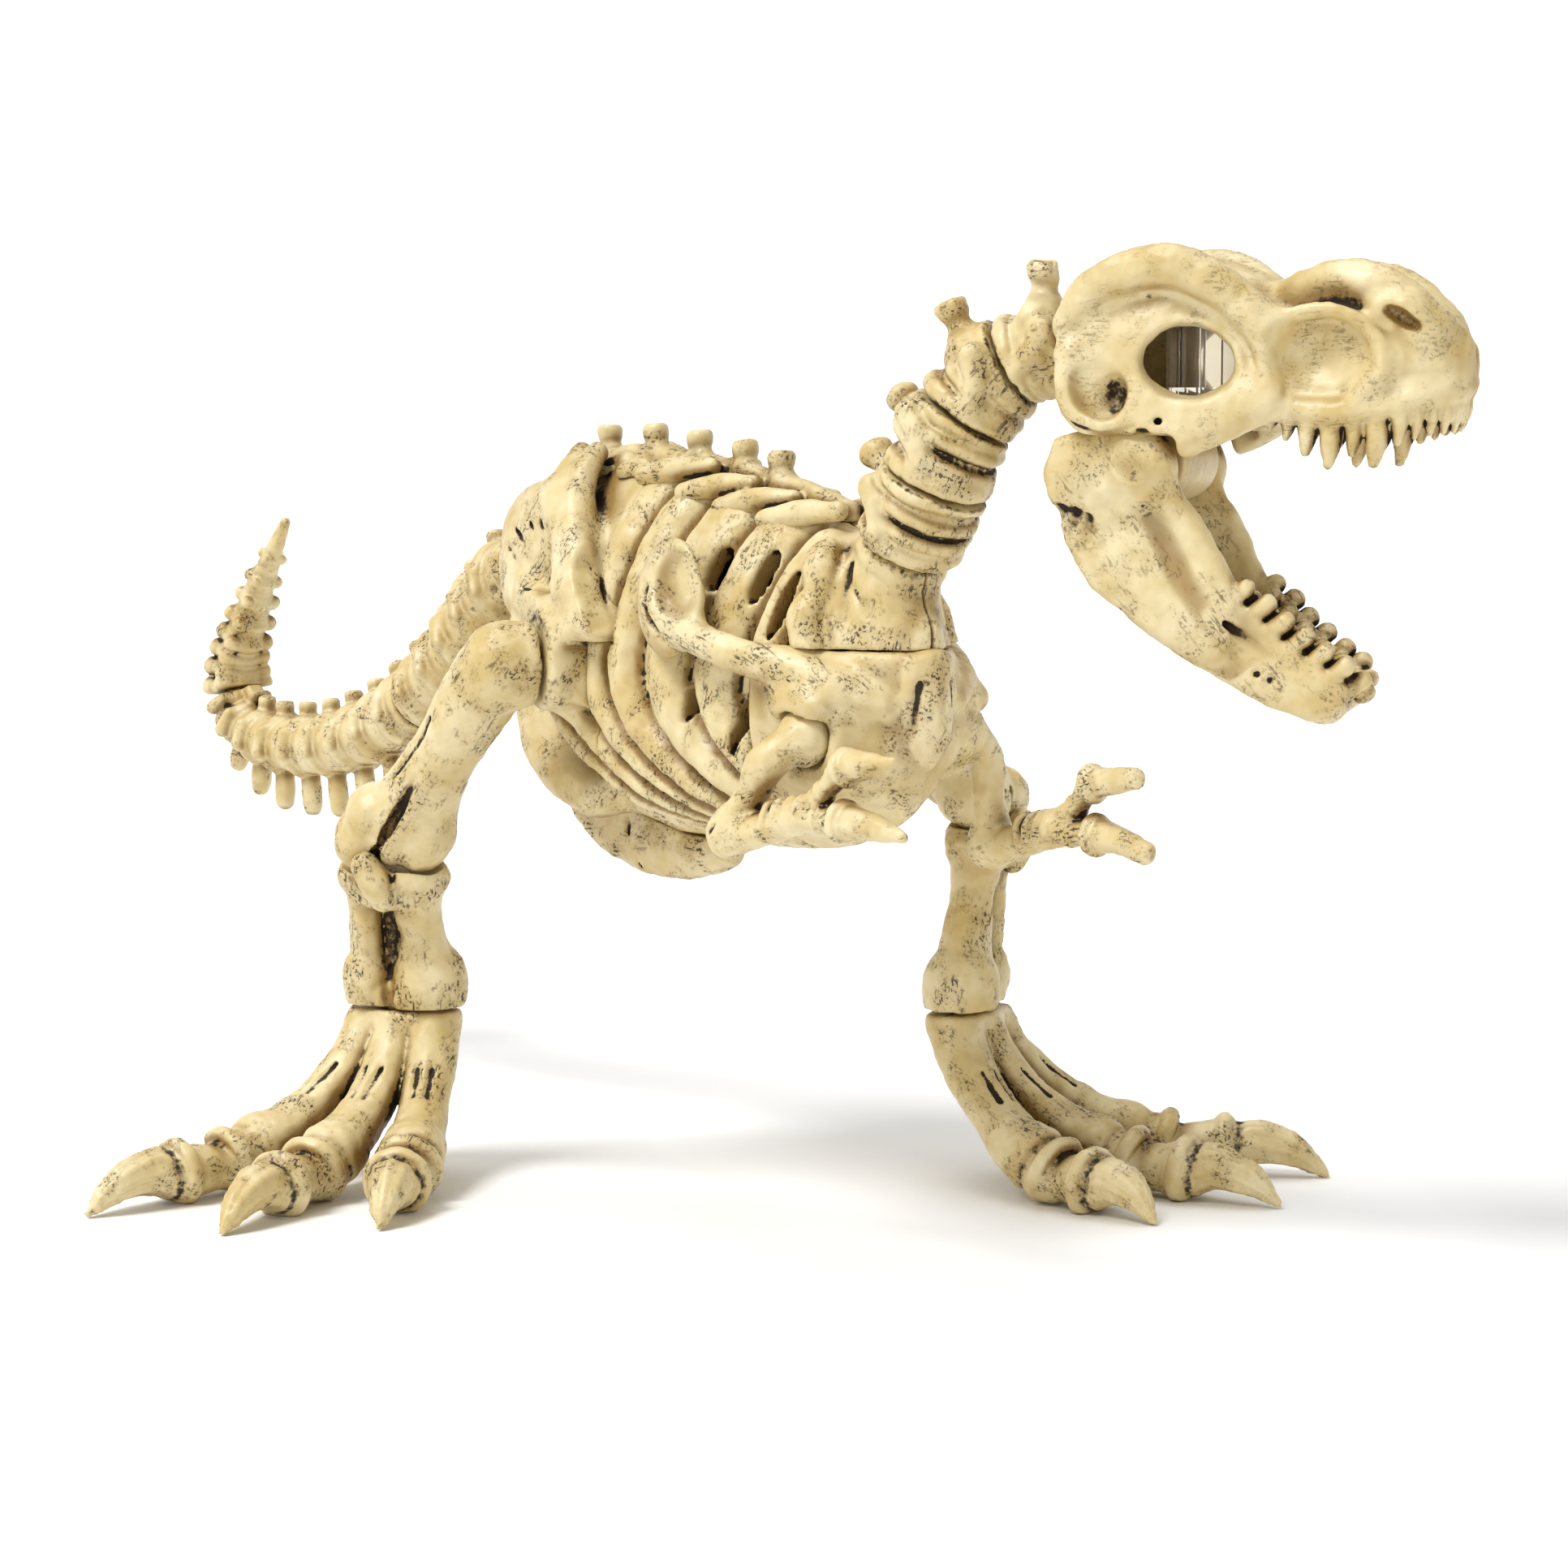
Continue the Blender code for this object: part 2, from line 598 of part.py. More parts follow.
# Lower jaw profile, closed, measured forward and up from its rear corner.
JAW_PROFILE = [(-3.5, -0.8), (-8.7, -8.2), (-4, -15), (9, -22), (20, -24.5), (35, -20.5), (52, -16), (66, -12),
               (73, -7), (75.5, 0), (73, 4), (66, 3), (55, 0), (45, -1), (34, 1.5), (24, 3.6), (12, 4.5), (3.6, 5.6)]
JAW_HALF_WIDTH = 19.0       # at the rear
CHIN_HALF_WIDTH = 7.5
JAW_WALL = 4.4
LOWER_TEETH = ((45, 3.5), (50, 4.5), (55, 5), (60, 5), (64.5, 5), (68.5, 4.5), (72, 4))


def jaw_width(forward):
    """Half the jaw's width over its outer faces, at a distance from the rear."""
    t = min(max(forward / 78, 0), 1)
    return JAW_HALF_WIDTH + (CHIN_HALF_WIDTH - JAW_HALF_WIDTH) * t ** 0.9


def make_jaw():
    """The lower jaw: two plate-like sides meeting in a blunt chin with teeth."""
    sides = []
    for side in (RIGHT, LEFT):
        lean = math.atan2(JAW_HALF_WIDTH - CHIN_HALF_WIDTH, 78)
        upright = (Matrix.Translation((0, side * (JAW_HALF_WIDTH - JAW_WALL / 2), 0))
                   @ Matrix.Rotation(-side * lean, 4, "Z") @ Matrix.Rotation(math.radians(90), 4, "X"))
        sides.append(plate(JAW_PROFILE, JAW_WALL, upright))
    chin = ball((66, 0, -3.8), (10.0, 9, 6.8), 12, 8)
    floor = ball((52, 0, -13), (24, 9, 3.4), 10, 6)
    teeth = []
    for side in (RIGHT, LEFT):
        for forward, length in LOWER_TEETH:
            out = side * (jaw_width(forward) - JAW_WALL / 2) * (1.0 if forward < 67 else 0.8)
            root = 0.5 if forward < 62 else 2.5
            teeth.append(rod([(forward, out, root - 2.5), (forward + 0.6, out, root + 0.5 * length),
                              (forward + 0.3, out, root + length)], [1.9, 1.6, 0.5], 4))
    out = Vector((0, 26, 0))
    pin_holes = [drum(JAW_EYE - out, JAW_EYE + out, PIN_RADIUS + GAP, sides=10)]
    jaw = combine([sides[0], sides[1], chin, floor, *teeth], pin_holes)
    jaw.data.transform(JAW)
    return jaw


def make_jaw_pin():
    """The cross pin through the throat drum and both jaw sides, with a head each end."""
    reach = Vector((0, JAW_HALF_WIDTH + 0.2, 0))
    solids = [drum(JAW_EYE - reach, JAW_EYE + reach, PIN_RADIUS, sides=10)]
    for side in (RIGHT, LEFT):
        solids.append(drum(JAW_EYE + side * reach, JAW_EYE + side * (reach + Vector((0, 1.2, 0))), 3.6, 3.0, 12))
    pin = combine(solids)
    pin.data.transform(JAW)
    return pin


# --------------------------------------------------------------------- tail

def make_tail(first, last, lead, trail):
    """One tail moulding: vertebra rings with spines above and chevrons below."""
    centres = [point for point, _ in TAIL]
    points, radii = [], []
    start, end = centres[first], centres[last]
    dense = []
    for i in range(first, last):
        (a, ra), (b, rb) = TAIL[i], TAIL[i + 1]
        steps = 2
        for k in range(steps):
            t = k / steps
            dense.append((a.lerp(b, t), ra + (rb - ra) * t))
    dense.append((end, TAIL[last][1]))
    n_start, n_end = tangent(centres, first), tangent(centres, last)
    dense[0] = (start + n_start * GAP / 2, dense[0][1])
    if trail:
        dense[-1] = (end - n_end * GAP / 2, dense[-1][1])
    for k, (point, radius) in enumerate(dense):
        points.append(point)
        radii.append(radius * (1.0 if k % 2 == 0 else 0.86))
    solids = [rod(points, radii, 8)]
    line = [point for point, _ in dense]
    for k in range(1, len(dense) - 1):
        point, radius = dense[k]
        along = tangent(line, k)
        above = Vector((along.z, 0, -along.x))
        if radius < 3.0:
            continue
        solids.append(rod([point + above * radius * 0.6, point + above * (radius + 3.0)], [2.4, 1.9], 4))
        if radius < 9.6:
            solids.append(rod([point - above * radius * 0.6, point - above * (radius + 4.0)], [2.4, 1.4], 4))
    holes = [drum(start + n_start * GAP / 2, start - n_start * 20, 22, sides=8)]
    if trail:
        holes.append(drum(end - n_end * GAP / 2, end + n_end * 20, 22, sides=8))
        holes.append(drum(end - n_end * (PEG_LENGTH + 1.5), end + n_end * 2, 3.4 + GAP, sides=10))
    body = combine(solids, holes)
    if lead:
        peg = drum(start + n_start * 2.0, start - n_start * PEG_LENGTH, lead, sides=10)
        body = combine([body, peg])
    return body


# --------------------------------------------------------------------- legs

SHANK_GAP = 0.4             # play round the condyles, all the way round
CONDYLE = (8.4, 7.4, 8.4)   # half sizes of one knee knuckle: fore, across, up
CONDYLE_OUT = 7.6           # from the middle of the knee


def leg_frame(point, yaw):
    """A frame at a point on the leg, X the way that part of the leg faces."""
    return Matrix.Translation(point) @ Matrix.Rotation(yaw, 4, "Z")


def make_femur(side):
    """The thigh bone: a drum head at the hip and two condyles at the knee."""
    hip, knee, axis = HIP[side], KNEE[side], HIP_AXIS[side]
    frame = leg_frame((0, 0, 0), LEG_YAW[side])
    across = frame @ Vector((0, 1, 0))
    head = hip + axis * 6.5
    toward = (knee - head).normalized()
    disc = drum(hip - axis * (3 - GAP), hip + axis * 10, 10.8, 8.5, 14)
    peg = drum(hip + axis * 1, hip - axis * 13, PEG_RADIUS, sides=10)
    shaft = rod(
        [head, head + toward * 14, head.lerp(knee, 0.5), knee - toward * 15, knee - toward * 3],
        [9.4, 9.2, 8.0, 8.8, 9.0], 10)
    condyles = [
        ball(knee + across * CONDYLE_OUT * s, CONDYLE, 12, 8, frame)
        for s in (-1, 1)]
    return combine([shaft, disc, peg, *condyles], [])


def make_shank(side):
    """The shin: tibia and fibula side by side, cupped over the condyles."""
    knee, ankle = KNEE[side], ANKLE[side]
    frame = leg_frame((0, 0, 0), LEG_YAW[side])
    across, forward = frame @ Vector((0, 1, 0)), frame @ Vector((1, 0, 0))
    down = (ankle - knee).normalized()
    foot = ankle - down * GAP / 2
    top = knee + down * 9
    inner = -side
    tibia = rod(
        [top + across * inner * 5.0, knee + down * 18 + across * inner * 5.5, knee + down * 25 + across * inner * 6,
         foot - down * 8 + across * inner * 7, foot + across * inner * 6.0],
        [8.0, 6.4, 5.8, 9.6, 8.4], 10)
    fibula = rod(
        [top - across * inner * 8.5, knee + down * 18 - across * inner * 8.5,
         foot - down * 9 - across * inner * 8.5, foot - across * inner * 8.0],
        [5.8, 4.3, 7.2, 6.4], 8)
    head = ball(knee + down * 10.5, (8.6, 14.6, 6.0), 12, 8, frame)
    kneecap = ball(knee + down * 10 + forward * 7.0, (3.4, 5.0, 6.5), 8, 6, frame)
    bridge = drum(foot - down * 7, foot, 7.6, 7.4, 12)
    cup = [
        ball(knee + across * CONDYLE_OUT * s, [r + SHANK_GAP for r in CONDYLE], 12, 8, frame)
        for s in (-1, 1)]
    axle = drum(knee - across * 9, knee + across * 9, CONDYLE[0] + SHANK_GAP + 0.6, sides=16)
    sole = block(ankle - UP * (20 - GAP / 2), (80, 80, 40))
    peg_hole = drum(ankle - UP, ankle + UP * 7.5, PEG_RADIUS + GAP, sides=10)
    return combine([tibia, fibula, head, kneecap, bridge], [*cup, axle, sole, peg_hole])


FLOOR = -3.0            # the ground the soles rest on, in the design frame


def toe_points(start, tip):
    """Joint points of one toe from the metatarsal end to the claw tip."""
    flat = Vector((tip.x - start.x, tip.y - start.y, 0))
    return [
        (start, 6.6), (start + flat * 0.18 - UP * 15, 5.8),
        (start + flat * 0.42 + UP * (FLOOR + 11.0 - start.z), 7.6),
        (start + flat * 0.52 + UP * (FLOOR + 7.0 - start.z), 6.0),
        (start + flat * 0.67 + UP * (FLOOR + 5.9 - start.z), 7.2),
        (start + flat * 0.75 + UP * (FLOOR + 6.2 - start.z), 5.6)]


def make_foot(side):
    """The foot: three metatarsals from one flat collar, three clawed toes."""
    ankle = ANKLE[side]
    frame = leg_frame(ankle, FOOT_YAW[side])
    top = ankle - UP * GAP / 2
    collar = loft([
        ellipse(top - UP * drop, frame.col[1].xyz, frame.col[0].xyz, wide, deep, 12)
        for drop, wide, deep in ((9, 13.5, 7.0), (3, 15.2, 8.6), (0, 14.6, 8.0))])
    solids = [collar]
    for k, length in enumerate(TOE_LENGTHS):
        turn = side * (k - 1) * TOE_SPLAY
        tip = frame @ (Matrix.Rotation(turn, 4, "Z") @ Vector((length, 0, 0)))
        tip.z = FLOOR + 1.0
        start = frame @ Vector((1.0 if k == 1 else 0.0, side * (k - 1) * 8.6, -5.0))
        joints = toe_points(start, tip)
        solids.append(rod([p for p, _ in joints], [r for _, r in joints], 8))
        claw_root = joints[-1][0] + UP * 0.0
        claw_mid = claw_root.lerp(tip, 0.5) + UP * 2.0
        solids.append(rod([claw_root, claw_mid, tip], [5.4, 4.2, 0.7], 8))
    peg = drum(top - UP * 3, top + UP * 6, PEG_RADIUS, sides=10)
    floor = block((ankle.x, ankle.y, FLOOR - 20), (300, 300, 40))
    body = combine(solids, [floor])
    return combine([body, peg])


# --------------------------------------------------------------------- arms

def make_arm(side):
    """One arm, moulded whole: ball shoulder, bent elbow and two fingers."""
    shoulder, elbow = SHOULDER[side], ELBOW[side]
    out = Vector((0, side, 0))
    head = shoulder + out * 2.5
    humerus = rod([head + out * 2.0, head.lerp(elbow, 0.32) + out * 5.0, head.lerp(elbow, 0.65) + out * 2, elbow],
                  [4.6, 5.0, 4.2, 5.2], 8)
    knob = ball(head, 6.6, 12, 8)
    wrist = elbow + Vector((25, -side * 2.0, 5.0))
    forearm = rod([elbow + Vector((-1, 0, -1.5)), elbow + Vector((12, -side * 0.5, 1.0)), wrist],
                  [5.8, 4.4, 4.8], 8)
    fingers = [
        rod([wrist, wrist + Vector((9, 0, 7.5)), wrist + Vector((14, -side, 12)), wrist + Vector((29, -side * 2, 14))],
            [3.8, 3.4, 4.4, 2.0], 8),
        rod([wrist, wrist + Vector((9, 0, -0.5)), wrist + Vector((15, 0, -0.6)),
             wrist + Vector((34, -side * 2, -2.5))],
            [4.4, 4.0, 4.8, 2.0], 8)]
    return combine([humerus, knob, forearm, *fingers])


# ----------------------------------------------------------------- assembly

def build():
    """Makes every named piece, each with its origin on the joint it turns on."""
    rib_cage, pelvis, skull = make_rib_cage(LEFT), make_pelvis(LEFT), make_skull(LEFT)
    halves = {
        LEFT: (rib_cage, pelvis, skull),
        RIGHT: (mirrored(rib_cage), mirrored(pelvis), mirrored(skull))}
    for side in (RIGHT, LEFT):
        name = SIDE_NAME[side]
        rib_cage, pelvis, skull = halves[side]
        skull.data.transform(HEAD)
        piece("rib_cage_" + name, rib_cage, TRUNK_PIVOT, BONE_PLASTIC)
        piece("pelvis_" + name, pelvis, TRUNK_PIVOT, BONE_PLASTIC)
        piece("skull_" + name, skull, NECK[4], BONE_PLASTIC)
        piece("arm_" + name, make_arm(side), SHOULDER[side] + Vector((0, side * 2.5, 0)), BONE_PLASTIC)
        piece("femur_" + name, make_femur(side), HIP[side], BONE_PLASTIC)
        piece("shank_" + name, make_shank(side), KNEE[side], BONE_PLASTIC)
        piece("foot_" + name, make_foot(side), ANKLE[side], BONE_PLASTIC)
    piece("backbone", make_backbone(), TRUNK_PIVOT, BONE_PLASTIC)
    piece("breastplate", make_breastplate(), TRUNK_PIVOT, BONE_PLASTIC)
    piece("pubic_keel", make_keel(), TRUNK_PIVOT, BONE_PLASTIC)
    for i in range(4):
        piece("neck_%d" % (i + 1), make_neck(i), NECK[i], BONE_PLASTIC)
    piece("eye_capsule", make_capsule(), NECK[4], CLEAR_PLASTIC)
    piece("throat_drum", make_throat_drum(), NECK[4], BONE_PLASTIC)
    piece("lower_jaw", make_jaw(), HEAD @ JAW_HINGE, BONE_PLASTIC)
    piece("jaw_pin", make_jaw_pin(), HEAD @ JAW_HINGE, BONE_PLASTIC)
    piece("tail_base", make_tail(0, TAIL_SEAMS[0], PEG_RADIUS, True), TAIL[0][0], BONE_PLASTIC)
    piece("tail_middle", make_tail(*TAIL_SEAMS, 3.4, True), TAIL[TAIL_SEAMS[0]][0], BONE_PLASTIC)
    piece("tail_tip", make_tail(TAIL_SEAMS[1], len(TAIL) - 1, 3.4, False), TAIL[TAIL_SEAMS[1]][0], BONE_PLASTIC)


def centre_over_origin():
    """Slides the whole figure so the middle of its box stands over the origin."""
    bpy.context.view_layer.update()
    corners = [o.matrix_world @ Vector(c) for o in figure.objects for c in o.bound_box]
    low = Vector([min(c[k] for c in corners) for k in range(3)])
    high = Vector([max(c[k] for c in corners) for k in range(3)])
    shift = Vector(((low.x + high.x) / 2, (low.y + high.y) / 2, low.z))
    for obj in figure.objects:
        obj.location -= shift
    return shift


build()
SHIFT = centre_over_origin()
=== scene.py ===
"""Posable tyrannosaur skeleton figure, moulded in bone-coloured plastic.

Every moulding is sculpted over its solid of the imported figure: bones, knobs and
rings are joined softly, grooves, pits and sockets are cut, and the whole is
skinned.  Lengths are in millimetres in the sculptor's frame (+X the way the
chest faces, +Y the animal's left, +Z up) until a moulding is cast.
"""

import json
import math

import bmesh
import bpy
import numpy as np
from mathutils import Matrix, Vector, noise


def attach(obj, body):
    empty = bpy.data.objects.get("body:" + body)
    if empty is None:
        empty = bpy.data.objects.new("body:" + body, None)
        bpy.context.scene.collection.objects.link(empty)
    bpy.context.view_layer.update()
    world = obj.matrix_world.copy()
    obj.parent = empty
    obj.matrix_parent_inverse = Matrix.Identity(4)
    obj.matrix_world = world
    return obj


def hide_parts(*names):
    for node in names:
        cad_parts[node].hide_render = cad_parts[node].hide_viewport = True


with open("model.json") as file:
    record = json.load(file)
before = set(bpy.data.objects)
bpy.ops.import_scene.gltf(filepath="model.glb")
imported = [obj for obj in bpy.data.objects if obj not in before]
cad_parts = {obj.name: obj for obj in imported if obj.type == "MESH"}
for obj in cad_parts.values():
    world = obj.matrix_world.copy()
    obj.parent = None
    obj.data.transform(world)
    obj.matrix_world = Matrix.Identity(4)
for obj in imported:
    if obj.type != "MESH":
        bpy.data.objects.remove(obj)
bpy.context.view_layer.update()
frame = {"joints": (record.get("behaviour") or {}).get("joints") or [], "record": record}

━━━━

### Do this
Copy out the listing above, line by line and exactly, from its first line to the line holding "return JAW_HALF_WIDTH +", inclusive.

### Solution below
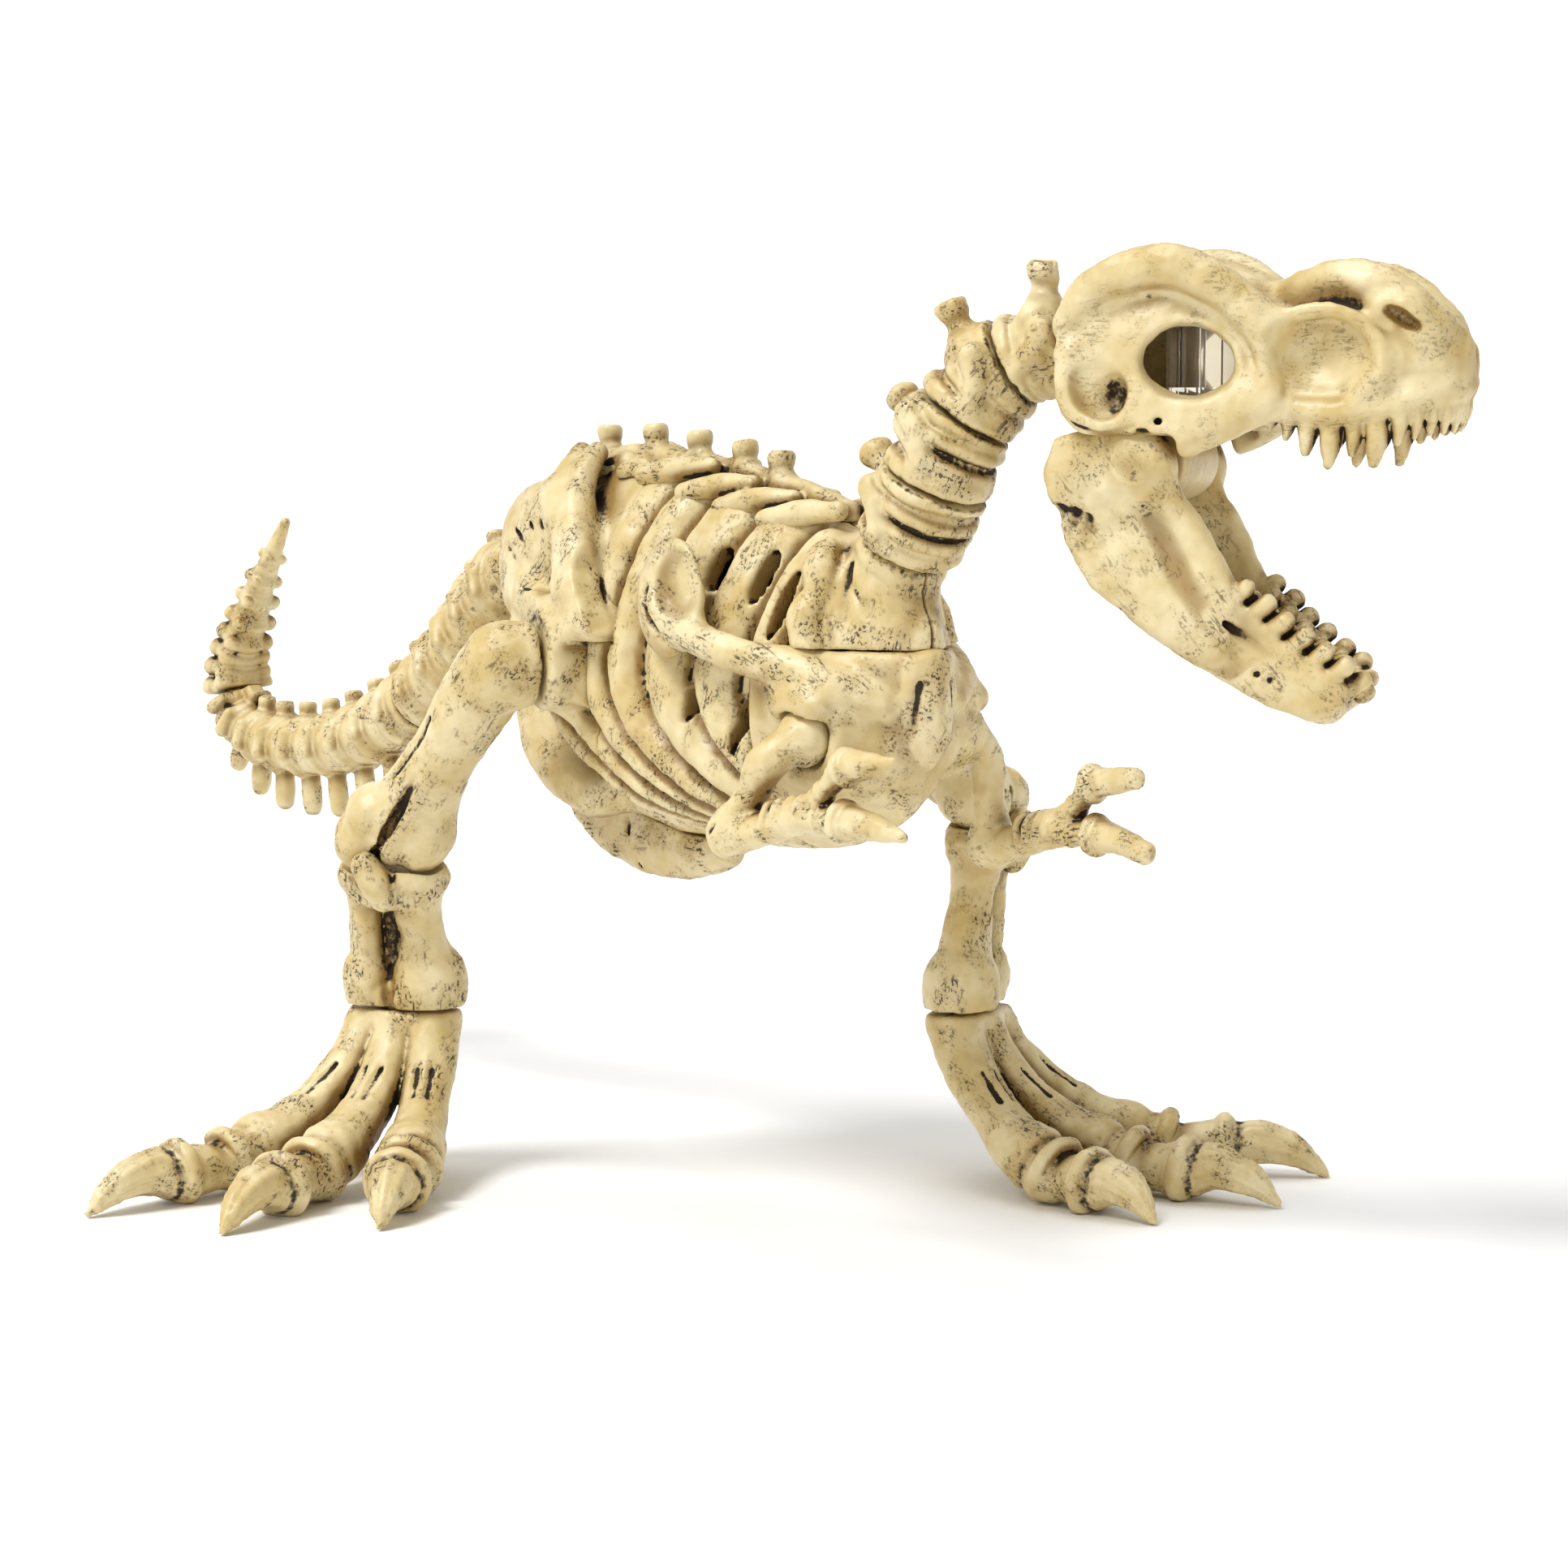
Continue the Blender code for this object: part 2, from line 598 of part.py. More parts follow.
# Lower jaw profile, closed, measured forward and up from its rear corner.
JAW_PROFILE = [(-3.5, -0.8), (-8.7, -8.2), (-4, -15), (9, -22), (20, -24.5), (35, -20.5), (52, -16), (66, -12),
               (73, -7), (75.5, 0), (73, 4), (66, 3), (55, 0), (45, -1), (34, 1.5), (24, 3.6), (12, 4.5), (3.6, 5.6)]
JAW_HALF_WIDTH = 19.0       # at the rear
CHIN_HALF_WIDTH = 7.5
JAW_WALL = 4.4
LOWER_TEETH = ((45, 3.5), (50, 4.5), (55, 5), (60, 5), (64.5, 5), (68.5, 4.5), (72, 4))


def jaw_width(forward):
    """Half the jaw's width over its outer faces, at a distance from the rear."""
    t = min(max(forward / 78, 0), 1)
    return JAW_HALF_WIDTH + (CHIN_HALF_WIDTH - JAW_HALF_WIDTH) * t ** 0.9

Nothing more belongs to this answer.